Our first official decision was to satisfy the requirements of the Charter of 15 eco-responsible commitments and to become a signatory. The Ministry of Sport approved our application and we have been officially committed and recognised since July 2023. Many other actions accompany the official specifications and are specific to our values and our fishing activity. Below are the first concrete actions, which will be completed as we prepare for the event.

Here are some of the eco-responsible measures we are putting in place for these world championships

  • Clean-up operations prior to the event. Involve and unite all anglers and river lovers. The rivers, lakes and banks need to be clean during the event, and remain so! It’s also a way of making as many people as possible aware of the macropollution that rivers suffer.

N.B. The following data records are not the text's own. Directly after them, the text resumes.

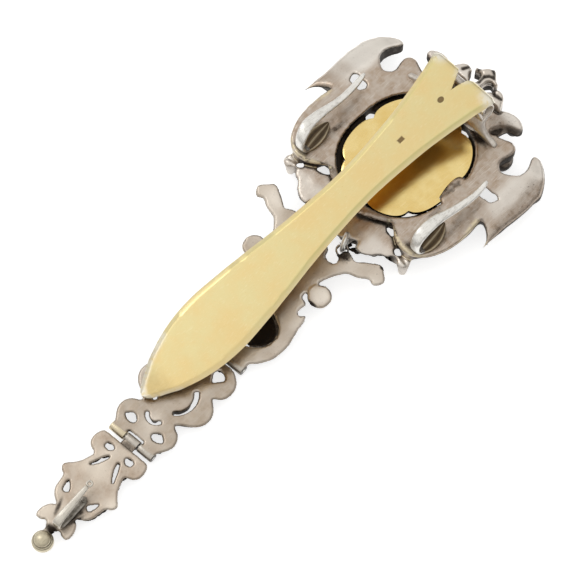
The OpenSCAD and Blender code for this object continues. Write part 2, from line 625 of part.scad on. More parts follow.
module left_ring() {
    color(bright_silver) jump_ring(-1);
}
module right_ring() {
    color(bright_silver) jump_ring(1);
}

module centred() {
    translate([0, -centre_y, 0]) children();
}
centred() crest();
centred() medallion();
centred() belt_hook();
centred() left_ring();
centred() right_ring();
centred() upper_link();
centred() upper_hinge_pin();
centred() middle_link();
centred() lower_hinge_pin();
centred() tail();
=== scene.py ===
# Chatelaine watch pin, lying face down with its belt hook on top.
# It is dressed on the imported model, in metres, with one section for each piece in the order of assembly.
import math

import bpy
import numpy as np
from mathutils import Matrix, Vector, kdtree
from mathutils.bvhtree import BVHTree


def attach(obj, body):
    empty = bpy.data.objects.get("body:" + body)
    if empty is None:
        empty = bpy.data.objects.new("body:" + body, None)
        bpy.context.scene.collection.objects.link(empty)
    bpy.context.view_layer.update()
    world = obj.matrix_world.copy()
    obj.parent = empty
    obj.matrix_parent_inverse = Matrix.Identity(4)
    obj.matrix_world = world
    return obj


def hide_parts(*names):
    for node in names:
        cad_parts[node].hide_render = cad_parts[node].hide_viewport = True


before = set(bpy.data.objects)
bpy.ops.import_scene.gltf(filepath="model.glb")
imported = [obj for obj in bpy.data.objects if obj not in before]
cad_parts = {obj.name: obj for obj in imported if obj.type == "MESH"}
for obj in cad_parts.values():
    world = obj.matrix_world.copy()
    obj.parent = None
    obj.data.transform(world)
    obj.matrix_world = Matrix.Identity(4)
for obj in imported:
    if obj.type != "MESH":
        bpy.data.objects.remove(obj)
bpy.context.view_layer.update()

# The table top, the camera and the studio light.
# The table is a plain white board. A pale tent gives most of the light, with one soft lamp on the left.
MM = 0.001
bpy.ops.object.select_all(action="DESELECT")


class Finish:
    """A shader socket that Python's operators add Math nodes to"""

    def __init__(self, tree, socket=None):
        self.tree = tree
        self.socket = socket

    def node(self, kind, settings, values, out=0):
        made = self.tree.nodes.new(kind)
        for key, value in settings.items():
            setattr(made, key, value)
        for key, value in values.items():
            if isinstance(value, Finish):
                self.tree.links.new(value.socket, made.inputs[key])
            else:
                made.inputs[key].default_value = value
        return Finish(self.tree, made.outputs[out])

    def maths(self, operation, *values):
        return self.node("ShaderNodeMath", {"operation": operation}, dict(enumerate(values)))

    def __add__(self, other):
        return self.maths("ADD", self, other)

    def __radd__(self, other):
        return self.maths("ADD", other, self)

    def __sub__(self, other):
        return self.maths("SUBTRACT", self, other)

    def __rsub__(self, other):
        return self.maths("SUBTRACT", other, self)

    def __mul__(self, other):
        return self.maths("MULTIPLY", self, other)

    def __rmul__(self, other):
        return self.maths("MULTIPLY", other, self)

    def __truediv__(self, other):
        return self.maths("DIVIDE", self, other)

    def __rtruediv__(self, other):
        return self.maths("DIVIDE", other, self)

    def size(self):
        return self.maths("ABSOLUTE", self)

    def most(self, other):
        return self.maths("MAXIMUM", self, other)

    def between(self, low, high):
        """0 at low, 1 at high, smooth between"""
        return self.node("ShaderNodeMapRange", {"interpolation_type": "SMOOTHSTEP"},
                         {0: self, 1: low, 2: high, 3: 0.0, 4: 1.0})

    def mix(self, first, second):
        """A colour between first and second, by this value"""
        first, second = [colour if isinstance(colour, Finish) else (*colour, 1) for colour in (first, second)]
        return self.node("ShaderNodeMix", {"data_type": "RGBA"}, {0: self, 6: first, 7: second}, out=2)


def new_finish(name):
    """A material, its shader and the place on the piece that its patterns read"""
    material = bpy.data.materials.new(name)
    material.use_nodes = True
    shader = material.node_tree.nodes["Principled BSDF"]
    place = Finish(material.node_tree).node("ShaderNodeTexCoord", {}, {}, out=3)
    return material, shader, place


def set_finish(shader, values):
    for key, value in values.items():
        if isinstance(value, Finish):
            value.tree.links.new(value.socket, shader.inputs[key])
        elif isinstance(value, tuple):
            shader.inputs[key].default_value = (*value, 1)
        else:
            shader.inputs[key].default_value = value


TABLE_WIDE = 6
TABLE_GAP = 0.03 * MM
bpy.ops.mesh.primitive_plane_add(size=TABLE_WIDE, location=(0, 0, -TABLE_GAP))
table_top = bpy.context.object
table_top.name = "table_top"
table_white, shader, _ = new_finish("white board")
set_finish(shader, {"Base Color": (0.6, 0.6, 0.6), "Roughness": 0.9, "Specular IOR Level": 0.1,
                    "Emission Color": (1.0, 1.0, 1.0), "Emission Strength": 0.72})
table_top.data.materials.append(table_white)

TARGET = Vector((2.31, 5.30, 0)) * MM
AZIMUTH = math.radians(45.25)
ELEVATION = math.radians(66)
CAMERA_REACH = 450 * MM
LENS_LENGTH = 144.23
picture_right = Vector((math.cos(AZIMUTH), math.sin(AZIMUTH), 0))
picture_away = Vector((-math.sin(AZIMUTH), math.cos(AZIMUTH), 0))
toward_camera = -picture_away * math.cos(ELEVATION) + Vector((0, 0, math.sin(ELEVATION)))
bpy.ops.object.camera_add(location=TARGET + CAMERA_REACH * toward_camera)
camera = bpy.context.object
camera.rotation_euler = (-toward_camera).to_track_quat("-Z", "Y").to_euler()
camera.data.lens = LENS_LENGTH
camera.data.sensor_width = 36
camera.data.clip_start = 0.01
bpy.context.scene.camera = camera
bpy.context.scene.view_settings.view_transform = "Standard"

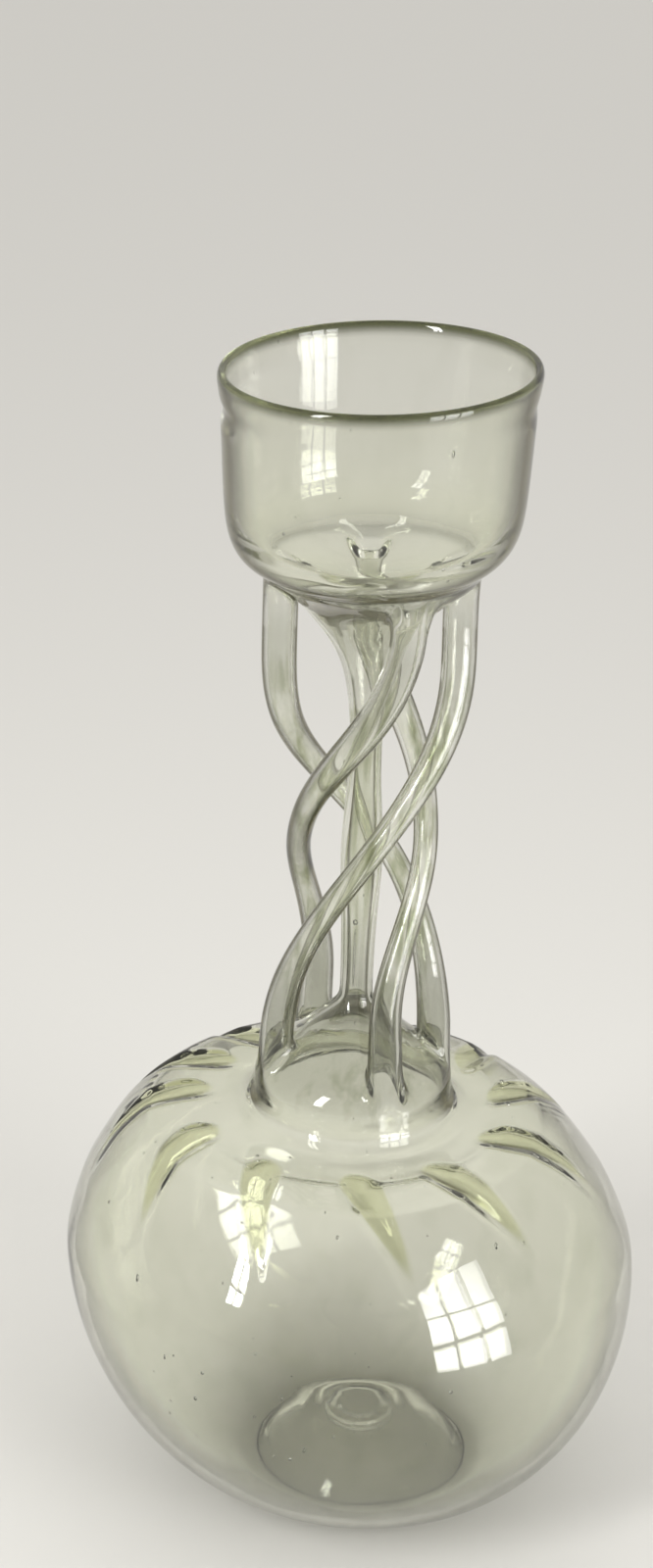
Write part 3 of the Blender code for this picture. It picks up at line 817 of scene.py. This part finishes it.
def winding(tube, height):
    """The angle of an outer tube at a height, in radians."""
    share = (tube["start_share"] - neck_share(height)) / (tube["start_share"] - tube["end_share"])
    return math.radians(blend(tube["top"], tube["bottom"], ease(share)))


def tube_center(tube, height):
    """The middle of an outer tube at a height."""
    ring = waist(height, LOWER_RING, WAIST_RING, UPPER_RING)
    angle = winding(tube, height)
    return Vector((NECK_SHIFT + ring * math.cos(angle), ring * math.sin(angle), height))


def tube_ring(tube, height, radius, count):
    """Points round an outer tube, the first on its outward side, for a cage that is smoothed."""
    slope_share = 0.002
    near = NECK_LENGTH * slope_share
    along = (tube_center(tube, height + near) - tube_center(tube, height - near)).normalized()
    angle = winding(tube, height)
    outward = Vector((math.cos(angle), math.sin(angle), 0.0))
    outward = (outward - along * outward.dot(along)).normalized()
    sideways = along.cross(outward).normalized()
    center = tube_center(tube, height)
    reach = radius / smoothed_share(count)
    ring = []
    for index in range(count):
        turn = 2 * math.pi * index / count
        ring.append(center + outward * reach * math.cos(turn) + sideways * reach * math.sin(turn))
    return ring


# Each ring of the skin: radius and height, and how far its columns gather round the tubes' feet.
# The outer side runs up from the globe's joint to the rim, and the inner side runs down again.
OUTER_ROOT = ((ROOT_RADIUS, NECK_JOINT, 0.0), (0.0245, 0.1074, 0.2), (0.0242, 0.1098, 0.6),
              (0.0241, 0.1123, 0.9),
              (0.0240, 0.1146, 1.0), (0.0206, 0.1183, 1.0), (0.0156, 0.1222, 1.0),
              (0.0133, 0.1244, 0.9), (0.0105, 0.1272, 0.6), (0.0073, 0.1302, 0.25),
              (0.0049, 0.1325, 0.0), (0.0041, 0.1346, 0.0), (0.0040, 0.1365, 0.0))
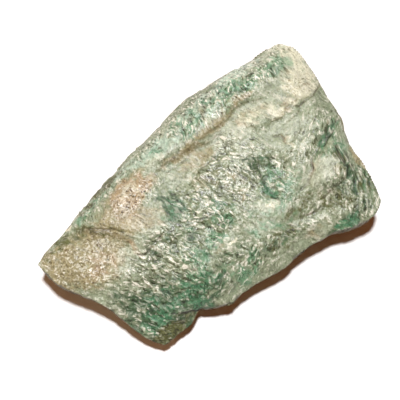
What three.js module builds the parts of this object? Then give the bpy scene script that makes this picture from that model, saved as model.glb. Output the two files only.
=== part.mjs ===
// Raw fuchsite: one broken lump of green mica schist, lying on its flattest side.
//
// Millimetres. +X runs along the stone, +Y points to its long smooth flank, +Z is up.
// The origin is below the middle of the bounding box, on the surface that the stone lies on.
//
// The solid is one box of small cells, bent to the shape of the stone. Four rim curves give
// the edge of the top face. The top is a patch stretched between them, raised by a crown and
// cut by the ledges, grooves and lumps of the broken layers. The walls run down and inward
// from the rim as a stack of thin plates, to a chamfer. The underside is the flat foot, with
// two places where a flake has come away.

import * as THREE from 'three';
import { ImprovedNoise } from 'three/addons/math/ImprovedNoise.js';
import { mergeVertices } from 'three/addons/utils/BufferGeometryUtils.js';

// Size of the stone and of its cells
const LENGTH = 76;
const WIDTH = 42;
const CELLS_ALONG = 52;
const CELLS_ACROSS = 32;
const PLATES = 5;
const CELLS_UP = 2 * PLATES - 1;

// Edge of the top face, corner to corner, as [x, y, z]
const FAR_RIM = [
  [-38, 12.3, 12.6], [-34.5, 13.9, 12], [-29.9, 14.8, 11.5], [-25, 16.3, 11.5],
  [-20.6, 17.4, 11.5], [-15.5, 18.8, 11.5], [-10.6, 19.8, 11.5], [-3.5, 21, 11.5],
  [1.5, 21.8, 11.5], [5.9, 22.7, 11.5], [10.9, 23.4, 11.5], [16.8, 23, 11.8],
  [23.7, 22.3, 12], [28, 21.8, 12], [32.5, 21.7, 12], [35.9, 20.9, 12.5],
];
const NEAR_RIM = [
  [-25.9, -18.4, 6.4], [-21.4, -18.3, 6.6], [-19.1, -18.3, 7], [-16.2, -17.3, 7.6],
  [-14.3, -16.9, 8], [-11.2, -18.3, 8.4], [-8.4, -19.7, 9], [-4.2, -19.9, 9.6],
  [0.5, -20.2, 10], [4.8, -20.9, 10.3], [9.2, -20.4, 10.6], [14.4, -20.5, 11.3],
  [18.8, -21, 11.8], [24.1, -22.9, 12.5], [28.7, -23.5, 13.3], [32, -21.8, 14],
];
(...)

  • Put the official controllers (“referees”) to work: collecting bags and waste at the water’s edge during the heats.
  • Mandatory waste tippet collection for competitors.
  • Minimise the use of single-use goodies, over-packaging and plastic in our competitors’ packs.
  • Set up waste sorting bins and raise awareness about composting.
  • Promote and use soft and public transport as much as possible. In specific situations (access to steep competition sites), use low-carbon vehicles. For these specific cases, a dialogue has been set up with the managers of natural areas to establish optimal protocols.
  • Promoting local products and short supply chains. Promoting the skills and the quality of our valleys! Involvement of local organisations and social inclusion companies.
  • Keeping a precise fish capture journal.
  • Provide as much information as possible to fishing managers and scientists about the fish caught and other observations made.
  • As a reminder, all fish must be released alive during the event, failing which the competitor will be penalised.
  • Disinfection of waders and shoes at the end of the round to limit the spread of aquatic diseases.
  • Whether on the banks of lakes or in rivers, the competitors are spread out over large sections, which limits the impact of trampling on the ecosystem. The timing of the competition, away from the salmonid spawning period, also limits the impact on juveniles and spawning grounds.
  • Raise awareness of the challenges of sustainable development and environmental protection through all the partners present at the relay villages (stands, events, conferences) and on our networks.
  • Because sustainable development is built on its “ecological” and “social” pillars, we want to promote fishing for all and nature integration through our sport. Activities dedicated to young people and schoolchildren, as well as women’s fishing in our relay villages.